> [Exercise requirements] Find the word "rigid" in the records below. List each line containing it.

JSON records of objects
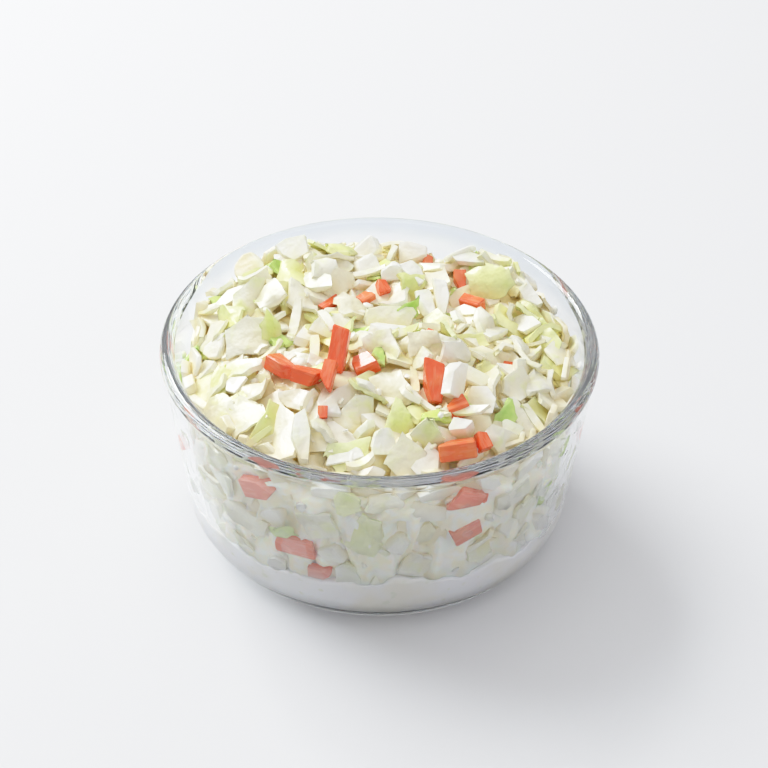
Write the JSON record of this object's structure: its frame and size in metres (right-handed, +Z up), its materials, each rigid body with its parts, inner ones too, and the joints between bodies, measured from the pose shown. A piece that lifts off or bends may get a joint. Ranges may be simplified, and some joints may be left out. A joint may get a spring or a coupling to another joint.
{
  "type": "coleslaw in a glass bowl",
  "caption": "Finely chopped cabbage and carrot salad in a thin creamy dressing, heaped just above the rim of a round clear glass bowl with a flat base, as a side dish",
  "frame": {"origin": "middle of the bowl's flat base, on the surface it stands on", "axes": "+Z up, along the bowl's axis; +Y away from the side that the dish is seen from; the bowl is round, and only the heap's lumps tell X from Y"},
  "size_m": [0.118, 0.118, 0.0651],
  "materials": {
    "glass": "gloss",
    "dressing": "gloss",
    "salad": "satin"
  },
  "bodies": {
    "root": {"bowl": "glass", "dressing": "dressing", "slaw": "salad"}
  },
  "joints": []
}
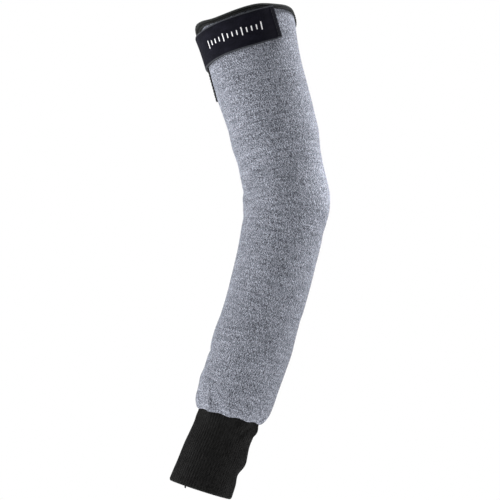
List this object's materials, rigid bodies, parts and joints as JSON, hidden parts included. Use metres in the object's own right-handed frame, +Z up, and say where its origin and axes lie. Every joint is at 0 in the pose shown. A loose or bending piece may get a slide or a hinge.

> [Written solution]
Write the JSON record of this object's structure: its frame and size in metres (right-handed, +Z up), its materials, each rigid body with its parts, inner ones too, and the joints between bodies, measured from the pose shown. A piece that lifts off or bends may get a joint. Ranges may be simplified, and some joints may be left out. A joint may get a spring or a coupling to another joint.
List this object's materials, rigid bodies, parts and joints as JSON, hidden parts included. Use metres in the object's own right-handed frame, +Z up, and say where its origin and axes lie. Every joint is at 0 in the pose shown. A loose or bending piece may get a slide or a hinge.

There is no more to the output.